Antiferromagnetic and d-wave pairing correlations in the strongly interacting two-dimensional Hubbard model from the functional renormalization group

TL;DR

This paper combines dynamical mean-field theory with the functional renormalization group to study strongly interacting two-dimensional Hubbard models, revealing antiferromagnetic and d-wave pairing correlations.

Contribution

It introduces a DMFT-boosted fRG approach that accurately captures non-local correlations in strongly interacting fermion systems, including full frequency dependence of the vertex.

Findings

Strong antiferromagnetic correlations from half-filling to 18% hole doping

Detection of sizable d-wave pairing interaction driven by magnetic correlations

First results demonstrating the effectiveness of the combined DMFT-fRG method in strongly correlated regimes

Abstract

Using the dynamical mean-field theory (DMFT) as a `booster-rocket', the functional renormalization group (fRG) can be upgraded from a weak-coupling method to a powerful computation tool for strongly interacting fermion systems.
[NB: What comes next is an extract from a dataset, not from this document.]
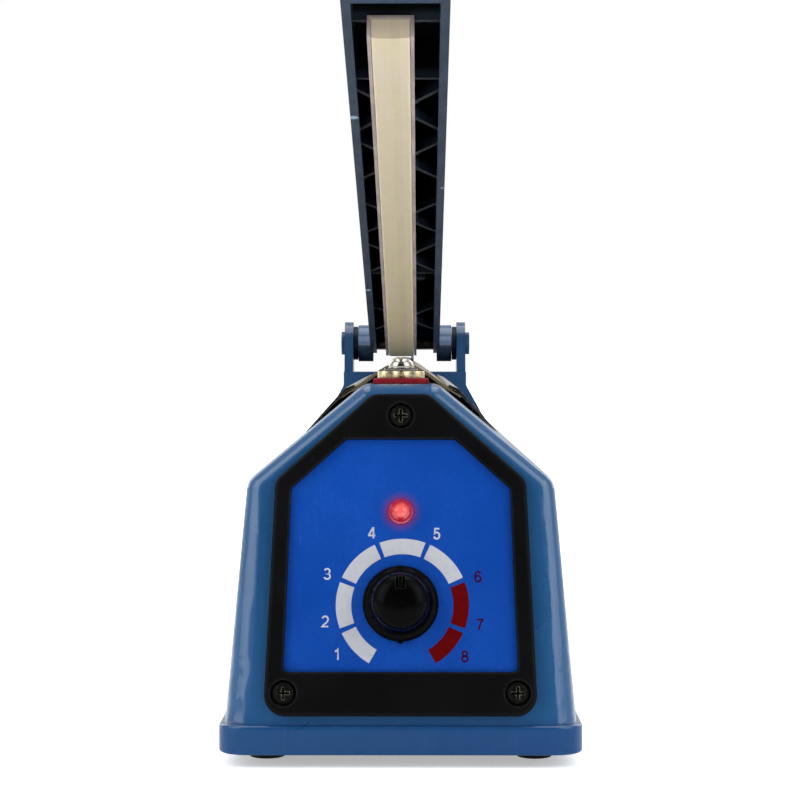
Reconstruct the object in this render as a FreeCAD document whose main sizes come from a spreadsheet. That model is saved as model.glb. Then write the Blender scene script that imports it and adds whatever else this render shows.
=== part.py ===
import FreeCAD, Part
import os
import math
import Sketcher
from FreeCAD import Vector, Placement, Rotation

# Impulse heat sealer, hand operated: a ridged base casting with the sealing bed along its
# ridge, an arm hinged at the rear and raised, and the works inside.  Millimetres.
# Frame: +X right, +Y to the rear (hinge end), +Z up.
# Origin: on the ground, under the middle of the 400 mm long base.

doc = FreeCAD.newDocument("impulse_heat_sealer")
sheet = doc.addObject("Spreadsheet::Sheet", "dims")

DIMENSIONS = [
    # base casting
    ("base_len", 400), ("flange_w", 86.4), ("flange_tall", 7), ("foot_tall", 3),
    ("flange_round", 7), ("wall_low_w", 83.6), ("shoulder_w", 73.7), ("shoulder_z", 67),
    ("ridge_w", 18), ("ridge_z", 90.1), ("lean_deg", 9), ("face_y", -199), ("rear_y", 199),
    ("cast_thick", 3), ("edge_round", 4.6), ("face_round", 4.2), ("corner_round", 6.4),
    # hinge
    ("hinge_y", 185), ("hinge_z", 101.4), ("raise_deg", 13.6), ("arm_play_deg", 0.22),
    ("block_w", 48), ("block_y0", 172), ("block_y1", 197), ("ear_in", 20.4),
    ("ear_thick", 3.4), ("ear_round", 8.4), ("pin_rad", 2.4), ("bore_rad", 2.48),
    ("barrel_rad", 7.2), ("barrel_out", 18.4),
    # arm
    ("arm_w", 27.2), ("arm_wall", 2.4), ("arm_len", 430), ("rim_z", -3.3), ("roof_z", 14),
    ("roof_thick", 2.6), ("rib_thick", 1.3), ("rib_low", -0.4), ("strip_face", -6.8),
    ("strip_w", 10), ("holder_w", 12), ("strip_off", -1.4), ("strip_start", 5),
    ("strip_end", 349.2),
    # front panel, measured up the leaning face from the top of the flange
    ("bezel_low", 2.1), ("bezel_low_half", 32.35), ("bezel_sh", 57.8),
    ("bezel_sh_half", 29.85), ("bezel_top", 78.6), ("bezel_top_half", 6.8),
    ("bezel_thick", 2.4), ("label_low", 12.4), ("label_low_half", 27.75),
    ("label_sh", 55.8), ("label_sh_half", 26.1), ("label_top", 67.7),
    ("label_top_half", 13.0), ("label_depth", 1.6), ("label_thick", 0.25),
    ("dial_s", 28.5), ("lamp_s", 50.35), ("screw_low_s", 7.5), ("screw_low_x", 27.6),
    ("screw_top_s", 73.3), ("knob_skirt", 9.0), ("knob_cap", 7.0),
    # sealing bed
    ("anvil_w", 6.2), ("anvil_top", 93.7), ("bed_y0", -154), ("bed_y1", 138),
    ("cloth_top", 94.55), ("cloth_flat", 3.6), ("cloth_x", 15.2), ("cloth_z", 86.52),
    ("cloth_thick", 0.35), ("clamp_y0", -146), ("clamp_y1", 130),
    ("term_front_y", -168), ("term_rear_y", 149), ("rod_y", 163),
    # inside
    ("plate_thick", 1.2), ("core_w", 57), ("core_tall", 48), ("core_stack", 38),
    ("core_y", 30), ("cord_rad", 3.2), ("cord_x", -20), ("cord_z", 22),
]
for row, (alias, value) in enumerate(DIMENSIONS, start=1):
    sheet.set("A%d" % row, alias)
    sheet.set("B%d" % row, str(value))
    sheet.setAlias("B%d" % row, alias)
doc.recompute()
SIZE = {alias: float(value) for alias, value in DIMENSIONS}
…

The strong local correlations are treated non-perturbatively by the DMFT, while the fRG flow can be formulated such that it is driven exclusively by non-local correlations, which are more amenable to approximations. We show that the full frequency dependence of the two-particle vertex needs to be taken into account in this approach, and demonstrate that this is actually possible -- in spite of the singular frequency dependence of the vertex at strong coupling. We are thus able to present the first results obtained from the DMFT-boosted fRG for the two-dimensional Hubbard model in the strongly interacting regime. We find strong antiferromagnetic correlations from half-filling to 18 percent hole-doping, and, at the lowest temperature we can access, a sizable $d$-wave pairing interaction driven by magnetic correlations at the edge of the antiferromagnetic regime.